Stated problem
Copy out all the lines where "parts" shows up.

Dataset content
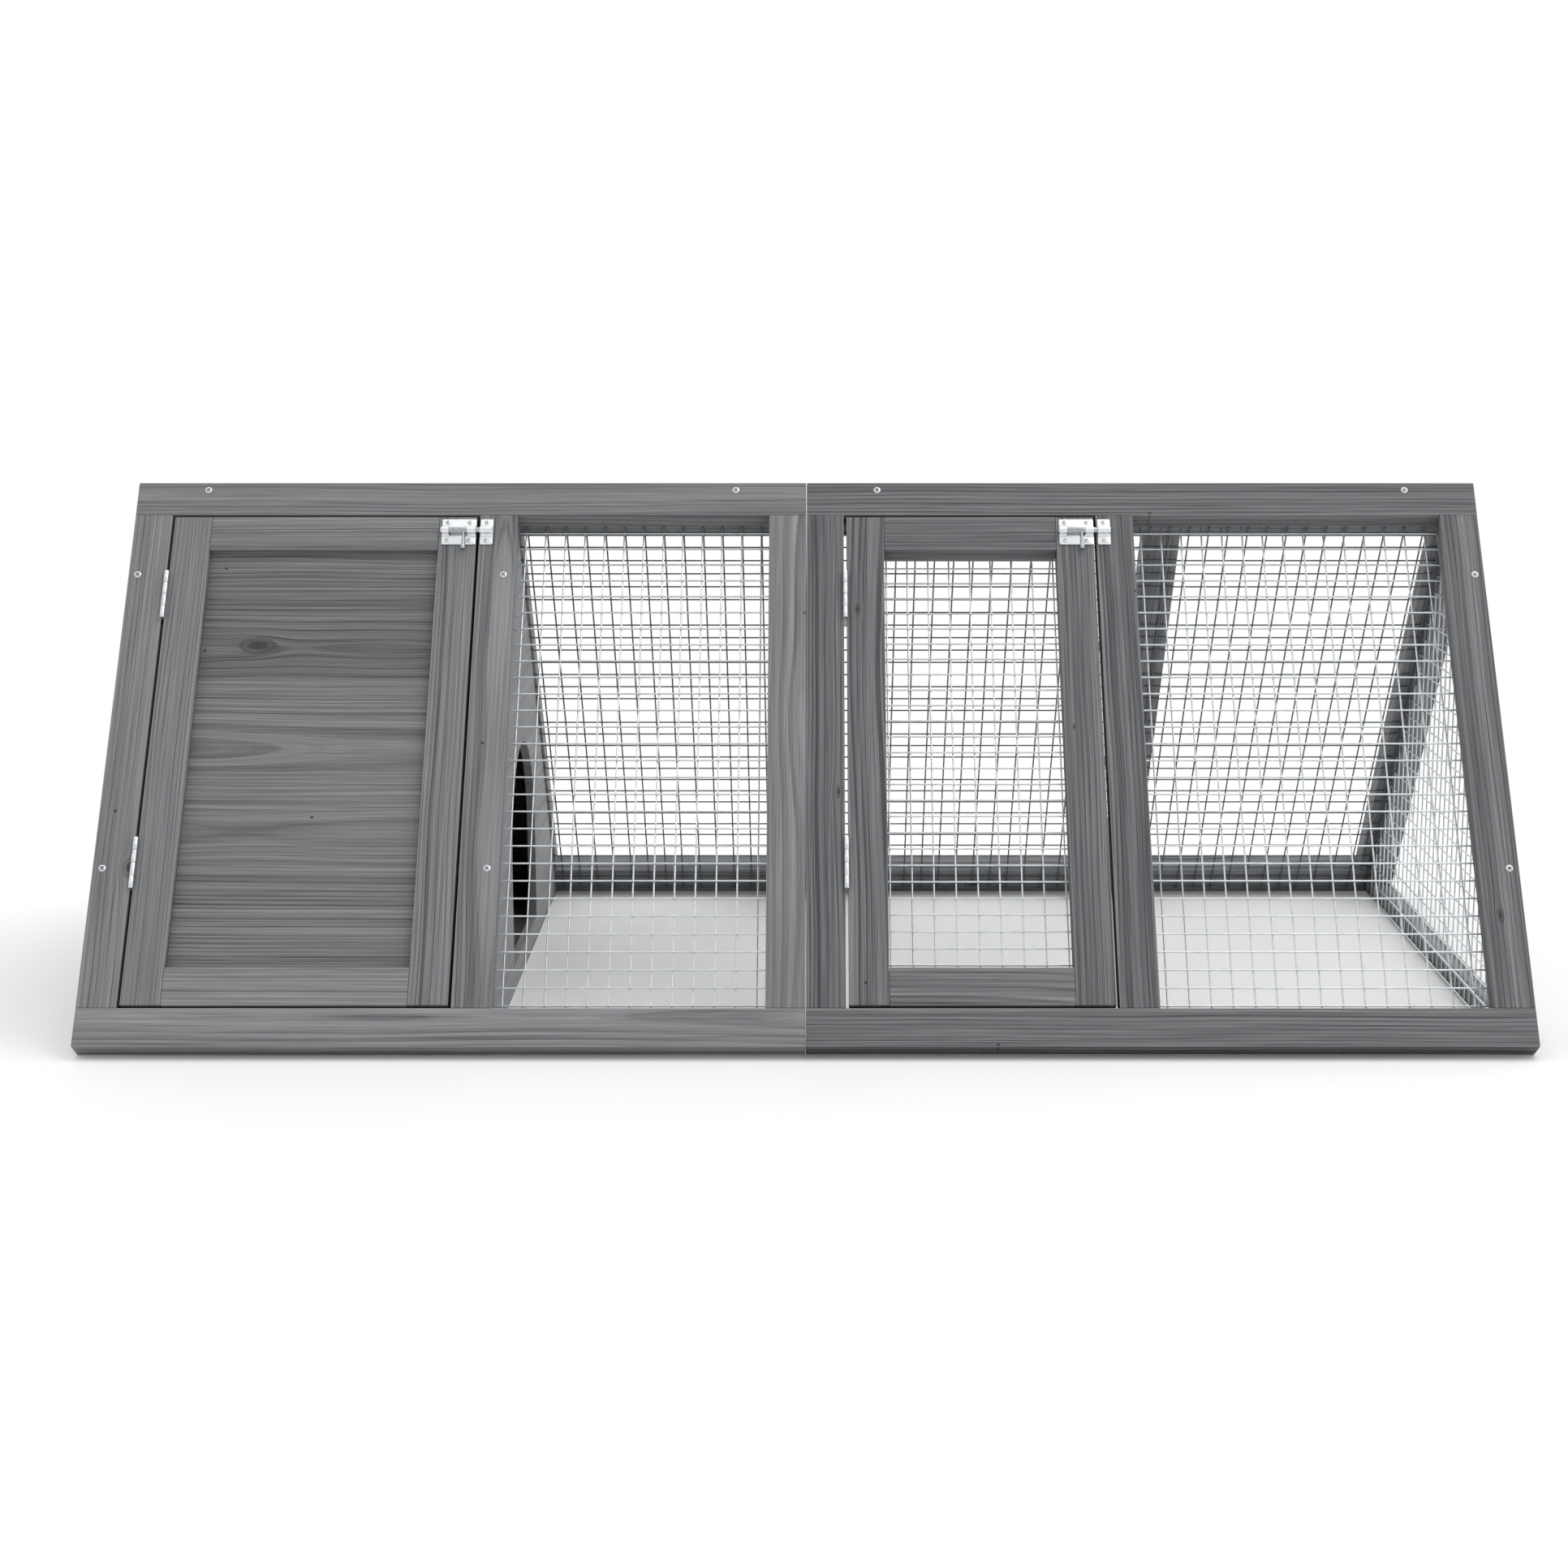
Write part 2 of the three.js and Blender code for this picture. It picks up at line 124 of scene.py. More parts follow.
def stained_softwood(name, pale, mid, deep):
    """Planed pine under a thin matt stain: growth rings cut through lengthways, so that
    they read as fine lines and long arches, with fibres, pin knots and a painted highlight on the corners."""
    material, tree, shader = new_material(name)
    coordinates = node(tree, "TexCoord")
    at = coordinates.outputs["Object"]
    x, y, z = node(tree, "SeparateXYZ", [at]).outputs
    seed = node(tree, "Attribute", attribute_type="OBJECT", attribute_name="seed").outputs["Fac"]
    tone = node(tree, "Attribute", attribute_type="OBJECT", attribute_name="tone").outputs["Fac"]
    knot = node(tree, "Attribute", attribute_type="OBJECT", attribute_name="knot").outputs["Vector"]
    half = node(tree, "Attribute", attribute_type="OBJECT", attribute_name="half").outputs["Vector"]
    shift = node(tree, "CombineXYZ", [calc(tree, "MULTIPLY", seed, 37.1),
                                      calc(tree, "MULTIPLY", seed, 91.7),
                                      calc(tree, "MULTIPLY", seed, 53.3)]).outputs[0]

    # How far a point lies from the knot, in knot radii: the knot is longer along the grain.
    # The grain parts round it, as if the board were drawn in towards the knot.
    knot_x, knot_y, knot_r = node(tree, "SeparateXYZ", [knot]).outputs
    aside = calc(tree, "SUBTRACT", y, knot_y)
    off_x = calc(tree, "DIVIDE", calc(tree, "SUBTRACT", x, knot_x),
                 calc(tree, "MULTIPLY", knot_r, KNOT_STRETCH))
    off_y = calc(tree, "DIVIDE", aside, knot_r)
    off = calc(tree, "SQRT", calc(tree, "ADD", calc(tree, "MULTIPLY", off_x, off_x),
                                  calc(tree, "MULTIPLY", off_y, off_y)))
    swell = calc(tree, "EXPONENT", calc(tree, "MULTIPLY", calc(tree, "MULTIPLY", off, off), -0.55))
    parted_y = calc(tree, "SUBTRACT", y, calc(tree, "MULTIPLY", aside, calc(tree, "MULTIPLY", swell, 0.8)))
    parted = node(tree, "CombineXYZ", [x, parted_y, z]).outputs[0]

    def noise(along, across, detail, rough=0.5):
        """Noise drawn out along the grain, in cycles per millimetre each way."""
        scaled = node(tree, "VectorMath", [parted, (along, across, across)], operation="MULTIPLY")
        moved = node(tree, "VectorMath", [scaled.outputs[0], shift], operation="ADD")
        return node(tree, "TexNoise", {"Vector": moved.outputs[0], "Scale": 1.0,
                                       "Detail": detail, "Roughness": rough}).outputs["Fac"]

    # Distance from the tree's heart, which lies below the board and often beside it.
    wander = calc(tree, "MULTIPLY", calc(tree, "SUBTRACT", noise(0.0028, 0.005, 1.0), 0.5), 14.0)
    heart_y = calc(tree, "MULTIPLY", calc(tree, "SUBTRACT", calc(tree, "FRACT",
                   calc(tree, "MULTIPLY", seed, 3.71)), 0.5), 230.0)
    heart_z = calc(tree, "ADD", calc(tree, "MULTIPLY", calc(tree, "FRACT",
                   calc(tree, "MULTIPLY", seed, 5.37)), 40.0), 14.0)
    from_y = calc(tree, "SUBTRACT", parted_y, heart_y)
    from_z = calc(tree, "ADD", z, heart_z)
    ring = calc(tree, "ADD", wander, calc(tree, "SQRT", calc(
        tree, "ADD", calc(tree, "MULTIPLY", from_y, from_y), calc(tree, "MULTIPLY", from_z, from_z))))

    def seasons(per_mm, detail, rough):
        """Changes from one year's growth to the next."""
        step = calc(tree, "ADD", calc(tree, "MULTIPLY", ring, per_mm), calc(tree, "MULTIPLY", seed, 11.0))
        return node(tree, "TexNoise", {"W": step, "Scale": 1.0, "Detail": detail, "Roughness": rough},
                    noise_dimensions="1D").outputs["Fac"]

    bands = seasons(0.42, 3.0, 0.68)
    years = seasons(0.075, 1.0, 0.5)
    turns = calc(tree, "ADD", calc(tree, "DIVIDE", ring, RING_PITCH), calc(tree, "MULTIPLY", bands, 2.0))
    pulse = calc(tree, "MULTIPLY_ADD", calc(tree, "SINE", calc(tree, "MULTIPLY", turns, math.tau)), 0.5, 0.5)
    late_wood = calc(tree, "POWER", pulse, 3.0)
    fibres = noise(0.008, 1.1, 3.0, 0.62)
    blotches = noise(0.004, 0.03, 2.0)

    def about(source, weight):
        return calc(tree, "MULTIPLY", calc(tree, "SUBTRACT", source, 0.5), weight)

    value = calc(tree, "ADD", 0.55, about(bands, 0.65))
    for source, weight in ((years, 0.45), (fibres, 1.25), (blotches, 0.35)):
        value = calc(tree, "ADD", value, about(source, weight))
    value = calc(tree, "SUBTRACT", value, calc(tree, "MULTIPLY", late_wood,
                                               spread(tree, blotches, 0.3, 0.7, 0.12, 0.46)))
    value = calc(tree, "ADD", value, tone)
    ramp = node(tree, "ValToRGB", [value])
    ramp.color_ramp.elements[0].color = linear(deep)
    ramp.color_ramp.elements[1].color = linear(pale)
    ramp.color_ramp.elements.new(0.5).color = linear(mid)
    colour = ramp.outputs[0]

    # The knot's own fine rings, its dark heart, and pin knots scattered along the boards.
    wave = calc(tree, "SINE", calc(tree, "MULTIPLY", off, 17.0))
    rings = calc(tree, "MULTIPLY_ADD", wave, 0.24, 0.34)
    core = calc(tree, "MULTIPLY", spread(tree, off, 1.15, 0.9), rings)
    colour = blend_colour(tree, core, colour, linear("#38393b"))
    heart = spread(tree, off, 0.5, 0.32, 0.0, 0.75)
    colour = blend_colour(tree, heart, colour, linear("#343537"))
    flat = node(tree, "CombineXYZ", [calc(tree, "ADD", x, calc(tree, "MULTIPLY", seed, 310.0)), y, 0.0])
    pins = node(tree, "TexVoronoi", {"Vector": flat.outputs[0], "Scale": 0.011}, voronoi_dimensions="2D")
    chosen = calc(tree, "LESS_THAN", node(tree, "SeparateColor", [pins.outputs["Color"]]).outputs[0], 0.2)
    pin = calc(tree, "MULTIPLY", spread(tree, pins.outputs["Distance"], 0.022, 0.009), chosen)
    colour = blend_colour(tree, calc(tree, "MULTIPLY", pin, 0.85), colour, linear("#242527"))

    # Painted highlight on the long corners: lighter where light catches the arris. The stain soaks deeper
    # into the sawn ends.
    room = node(tree, "VectorMath", [half, node(tree, "VectorMath", [at], operation="ABSOLUTE").outputs[0]],
                operation="SUBTRACT").outputs[0]
    _, room_y, room_z = node(tree, "SeparateXYZ", [room]).outputs
    edge_highlight = calc(tree, "MULTIPLY", spread(tree, room_y, 1.5, 0.2), spread(tree, room_z, 1.5, 0.2))
    colour = blend_colour(tree, calc(tree, "MULTIPLY", edge_highlight, 0.4), colour, linear("#98999b"))
    facing_x = calc(tree, "ABSOLUTE", node(tree, "SeparateXYZ", [coordinates.outputs["Normal"]]).outputs[0])
    colour = blend_colour(tree, spread(tree, facing_x, 0.7, 0.9, 0.0, 0.35), colour, linear("#434446"))

    relief = calc(tree, "ADD", calc(tree, "MULTIPLY", bands, 0.8), calc(tree, "MULTIPLY", fibres, 0.5))
    relief = calc(tree, "SUBTRACT", relief, calc(tree, "MULTIPLY", pin, 0.8))
    bump = node(tree, "Bump", {"Strength": 0.35, "Distance": 0.0004, "Height": relief})
    roughness = calc(tree, "MULTIPLY_ADD", value, -0.16, 0.78)
    for socket, source in (("Base Color", colour), ("Roughness", roughness), ("Normal", bump.outputs[0])):
        tree.links.new(source, shader.inputs[socket])
    shader.inputs["Specular IOR Level"].default_value = 0.3
    return material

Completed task
Write part 2 of the three.js and Blender code for this picture. It picks up at line 124 of scene.py. More parts follow.
    # The grain parts round it, as if the board were drawn in towards the knot.